INSTRUCTIONS TO FOLLOW: Give the data again exactly, from its opening line through the line in which "self.tree = tree" appears.

--- Begin DATA SUPPLIED ---

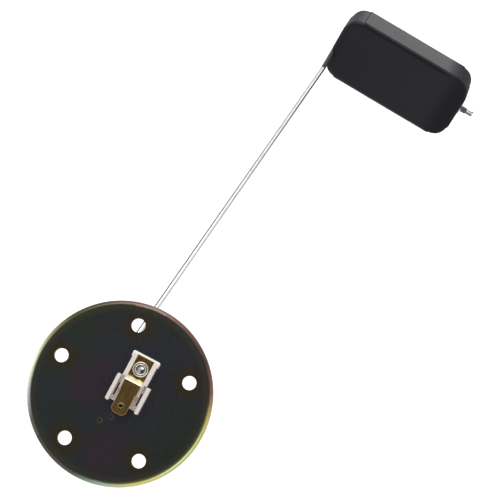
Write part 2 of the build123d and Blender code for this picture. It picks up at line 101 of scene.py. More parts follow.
# one node tree, for the sky, a finish or geometry
class Sheet:
    def __init__(self, tree):
        self.tree = tree

    def node(self, kind, settings=None, sockets=None):
        made = self.tree.nodes.new(kind)
        for key, value in (settings or {}).items():
            if key == "stops":
                ramp = made.color_ramp.elements
                while len(ramp) < len(value):
                    ramp.new(0.5)
                for stop, (place, color) in zip(ramp, value):
                    stop.position = place
                    stop.color = (*color, 1.0)
            else:
                setattr(made, key, value)
        for key, value in (sockets or {}).items():
            self.feed(made.inputs[key], value)
        return Signal(self, made.outputs[0]) if made.outputs else made

    def feed(self, socket, value):
        if isinstance(value, Signal):
            self.tree.links.new(value.socket, socket)
        else:
            socket.default_value = value

    def maths(self, operation, first, second=0.0):
        return self.node("ShaderNodeMath", {"operation": operation}, {0: first, 1: second})

    def step(self, value, low, high):
        # 0 below low, 1 above high, smooth between, and the reverse where low is the higher of the two
        return self.node("ShaderNodeMapRange", {"interpolation_type": "SMOOTHSTEP"},
                         {"Value": value, "From Min": low, "From Max": high})

    def band(self, value, start, full, fall, end):
        # 1 between full and fall, 0 before start and after end
        return self.step(value, start, full) * (1 - self.step(value, fall, end))

    def blend(self, factor, first, second):
        mix = self.node("ShaderNodeMix", {"data_type": "RGBA"}, {0: factor})
        self.feed(mix.socket.node.inputs[6], first if isinstance(first, Signal) else (*first, 1.0))
        self.feed(mix.socket.node.inputs[7], second if isinstance(second, Signal) else (*second, 1.0))
        return mix.pick(2)

    def xyz(self, vector):
        split = self.node("ShaderNodeSeparateXYZ", None, {0: vector})
        return split, split.pick(1), split.pick(2)


# a material, with x, y and z of the part's own coordinates at hand
class Finish(Sheet):
    def __init__(self, name, roughness, metallic=0.0, **constants):
        self.material = bpy.data.materials.new(name)
        self.material.use_nodes = True
        super().__init__(self.material.node_tree)
        self.shader = self.tree.nodes["Principled BSDF"]
        self.put("Roughness", roughness)
        self.put("Metallic", metallic)
        for key, value in constants.items():
            self.put(key.replace("_", " "), value)
        self.where = self.node("ShaderNodeTexCoord").pick("Object")
        self.x, self.y, self.z = self.xyz(self.where)

    def put(self, name, value):
        self.feed(self.shader.inputs[name], value)

    def soFar(self, name):
        # what feeds a socket of the shader by now
        return Signal(self, self.shader.inputs[name].links[0].from_socket)

    def color(self, value):
        self.put("Base Color", value)

    def bump(self, height, depth):
        # depth is the height of the bumps in metres
        self.put("Normal", self.node("ShaderNodeBump", None, {
            "Height": height, "Strength": 1.0, "Distance": depth}))

    def turned(self, angles, scale):
        # object coordinates turned by angles in degrees, then stretched, for grain that runs one way
        settings = {"vector_type": "POINT"}
        flat = self.node("ShaderNodeMapping", settings,
                         {"Vector": self.where, "Rotation": [radians(a) for a in angles]})
        return self.node("ShaderNodeMapping", settings, {"Vector": flat, "Scale": scale})

    def placed(self, frameMatrix):
        # x, y and z in a frame of the part's own, such as along the float
        undone = frameMatrix.inverted()
        return [self.node("ShaderNodeVectorMath", {"operation": "DOT_PRODUCT"},
                          {0: self.where, 1: undone[row][:3]}).pick("Value") + undone[row][3]
                for row in range(3)]

    def distance(self, left, front):
        # from an upright line through a point
        u = self.x - left
        v = self.y - front
        return (u * u + v * v) ** 0.5

    def noise(self, size, detail=3.0, where=None, shift=0.0):
        # size is that of one blotch, in metres, and shift picks another pattern
        return self.node("ShaderNodeTexNoise", {"noise_dimensions": "4D"},
                         {"Vector": where or self.where, "W": shift, "Scale": 1.0 / size,
                          "Detail": detail, "Roughness": 0.55})


def added(name, data):
    made = bpy.data.objects.new(name, data)
    scene.collection.objects.link(made)
    return made


# camera, as the photograph was taken
camera = {
    "place": (0.06093, 0.00537, 0.58036),
    "right": (0.84055, 0.54169, -0.00701),
    "up": (-0.53523, 0.83238, 0.14379),
    "back": (0.08373, -0.11711, 0.98958),
    "lens": 108.0,
    "sensor": 36.0,
    "nearest": 0.01,
    "farthest": 50.0,
}
lensData = bpy.data.cameras.new("photoCamera")
lensData.lens = camera["lens"]
lensData.sensor_width = camera["sensor"]
lensData.sensor_fit = "HORIZONTAL"
lensData.clip_start = camera["nearest"]
lensData.clip_end = camera["farthest"]
eye = added("photoCamera", lensData)
facing = Matrix((camera["right"], camera["up"], camera["back"])).transposed()
eye.matrix_world = Matrix.Translation(camera["place"]) @ facing.to_4x4()
scene.camera = eye

# where the part stands: the sender's own frame, the arm and the blade, in metres and degrees
stance = {
    "turn": 2.0,
    "drop": 0.024,
    "slope": 28.0,
    "terminal": (0.0020, 0.0118, 0.0022),
    "terminalTurn": -84.75,
}
pivot = Vector((0.0, 0.0, -stance["drop"]))
senderFrame = Matrix.Rotation(radians(stance["turn"]), 4, "Z")
pivotFrame = senderFrame @ Matrix.Translation(pivot)
armFrame = pivotFrame @ Matrix.Rotation(radians(-stance["slope"]), 4, "X")
terminalFrame = (Matrix.Translation(stance["terminal"])
                 @ Matrix.Rotation(radians(stance["terminalTurn"]), 4, "Z"))

# the wire's line, from its tail in the lever to its tip past the float
armWire = {
    "offset": -0.01035,
    "tail": 0.0050,
    "reach": 0.2060,
    "kinkAngle": 3.2,
    "endRun": 0.0236,
    "axleTurn": 2.5,
    "axleDip": 3.8,
    "axleLength": 0.0743,
}
kink = radians(armWire["kinkAngle"])
axleCorner = Vector((armWire["offset"] - armWire["endRun"] * sin(kink),
                     armWire["reach"] + armWire["endRun"] * cos(kink), 0))
axleFrame = (Matrix.Translation(axleCorner) @ Matrix.Rotation(radians(armWire["axleTurn"]), 4, "Z")
             @ Matrix.Rotation(radians(armWire["axleDip"]), 4, "Y"))

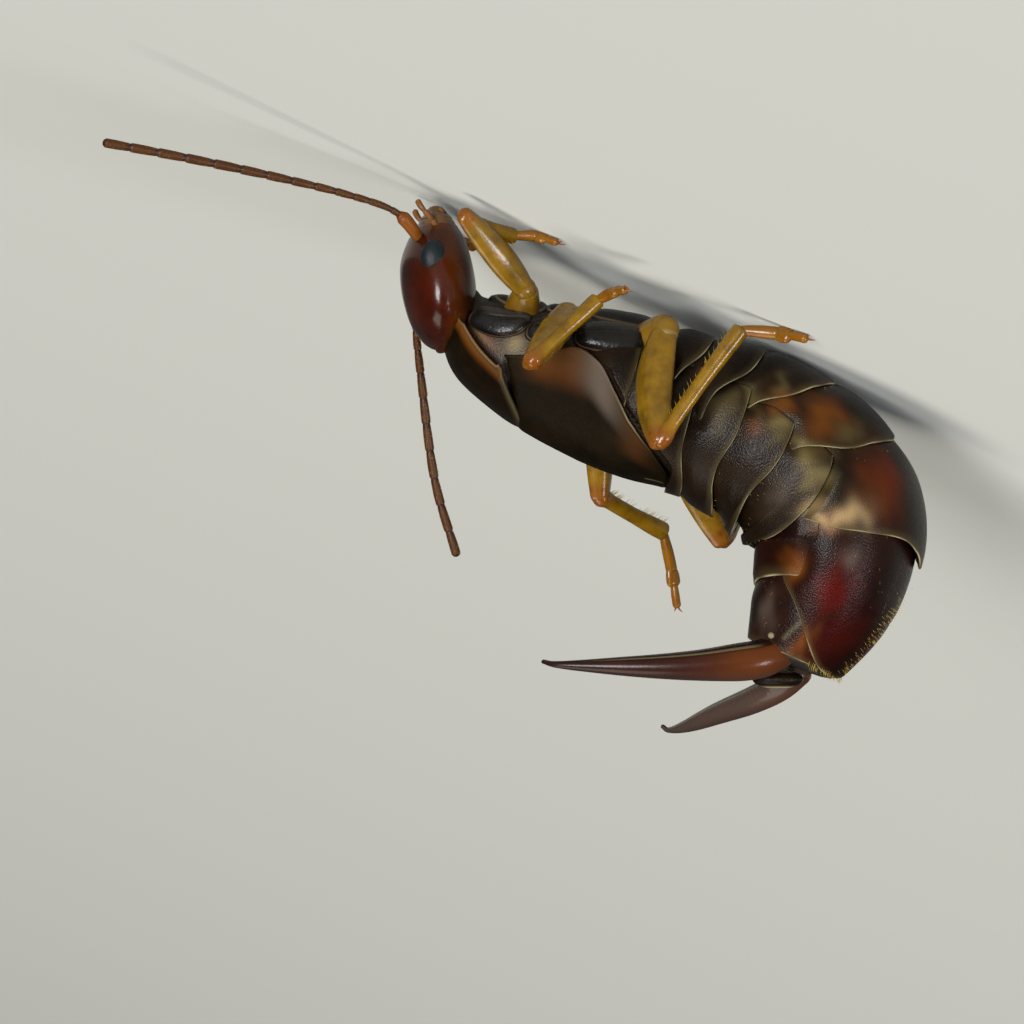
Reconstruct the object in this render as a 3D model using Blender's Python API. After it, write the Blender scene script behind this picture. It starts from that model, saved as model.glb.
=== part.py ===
"""A female earwig at life size, standing with its abdomen curled up over its back.

Frame: +X towards the head, +Y to the animal's left, +Z up, the floor at z = 0.
Sizes are in millimetres until the last function moves the middle of the animal to the origin
and turns every mesh to metres.
"""

import math

import bmesh
import bpy
import numpy as np
from mathutils import Matrix, Vector

# Driving dimensions, in millimetres
MM = 0.001
GAP = 0.06  # the thin cut between neighbouring pieces
MIDDLE = Vector((0.70, 0.18, 0.0))  # middle of the animal's outline on the floor, in the sizes below
BODY_SIDES = 24
LIMB_SIDES = 8
ROUNDING = 0.92  # exponent of the trunk's rounded cross-section

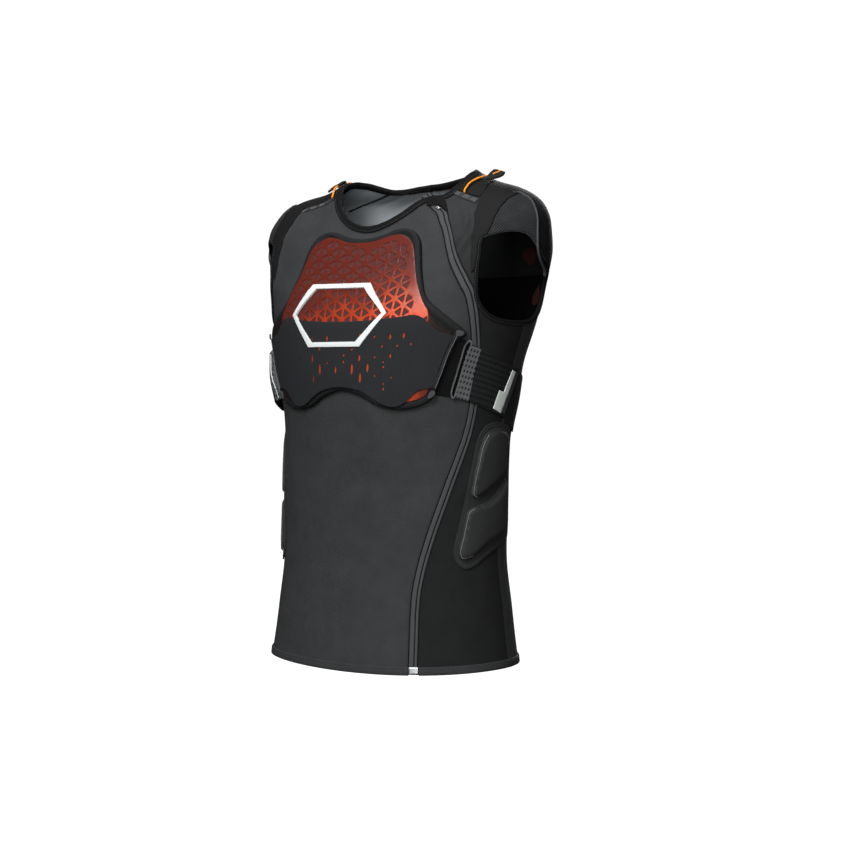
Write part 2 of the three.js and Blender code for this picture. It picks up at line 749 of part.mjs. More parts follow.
// The armhole's edge on one side of a side seam, from its lower crossing to its upper one
function armholeEdge(around, front) {
  const part = split(armhole, 0, around)[front ? 'below' : 'above'][0]
  const onSeam = part.map((p) => Math.abs(p[0] - around) < 1e-9)
  const start = part.findIndex((p, k) => onSeam[k] && !onSeam[(k + 1) % part.length])
  const turned = [...part.slice(start), ...part.slice(0, start)]
  return turned[0][1] < turned[turned.length - 1][1] ? turned : turned.reverse()
}
const frontEdge = armholeEdge(90 - seam, true)
const backEdge = armholeEdge(90 + seam, false)
const closing = (around, edge) => [[around, 0], ...edge, [around, 1]]
const sideOutline = [...zipRight, ...closing(90 - seam, frontEdge).reverse()]
const frontOutline = [...onSide(closing(90 - seam, frontEdge), -1), ...[...zipLeft].reverse()]
const backFar = onSide(closing(90 + seam, backEdge), -1).map(([a, r]) => [a + 360, r])
const backOutline = [...closing(90 + seam, backEdge), ...backFar.reverse()]
add('front_panel', wrapped(frontOutline, -fabric, 0), charcoal)
add('side_front_panel', wrapped(sideOutline, -fabric, 0), charcoal)
add('back_panel', wrapped(backOutline, -fabric, 0), charcoal)

// Zip in its slot, its lower box, slider and garage
const zipInside = strip(zipPath, zipHalf, zipHalf - zipInnerWidth)
const zipOutside = strip(zipPath, -zipHalf + zipOuterWidth, -zipHalf)
add('zip_strip_inner', wrapped(zipInside, -fabric, 0), zipGrey)
add('zip_strip_outer', wrapped(zipOutside, -fabric, 0), zipGrey)
add('zip_slider', wrapped(sliderRows, first, first + sliderThick), silver)
add('zip_garage', wrapped(garageRows, first, first + garageThick), black)
add('zip_box', wrapped(zipBoxRows, first, first + sliderThick), silver)

// Bindings
const ringBand = (from, to) => [[-180, from], [180, from], [180, to], [-180, to]]
const neckLow = rises[rises.length - 2]
add('neck_binding', wrapped(ringBand(neckLow, 1), first, first + bindingThick), black)
const boxArounds = zipBoxRows.map((p) => p[0])
const hemStart = Math.max(...boxArounds) + clearance / 2
const hemEnd = Math.min(...boxArounds) - clearance / 2 + 360
const hemOutline = [[hemStart, 0], [hemEnd, 0], [hemEnd, rises[1]], [hemStart, rises[1]]]
add('hem_band', wrapped(hemOutline, first, first + bindingThick), charcoal)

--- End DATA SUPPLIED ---

WRITTEN ANSWER:
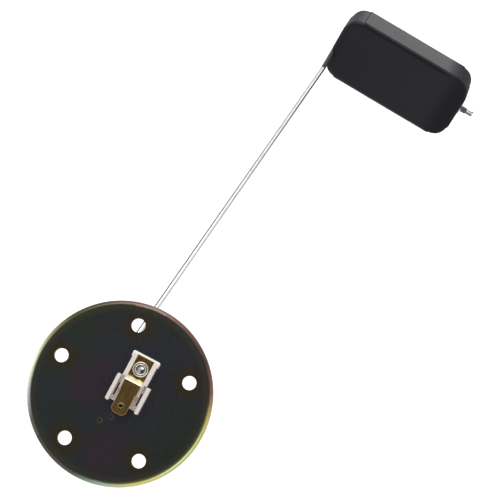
Write part 2 of the build123d and Blender code for this picture. It picks up at line 101 of scene.py. More parts follow.
# one node tree, for the sky, a finish or geometry
class Sheet:
    def __init__(self, tree):
        self.tree = tree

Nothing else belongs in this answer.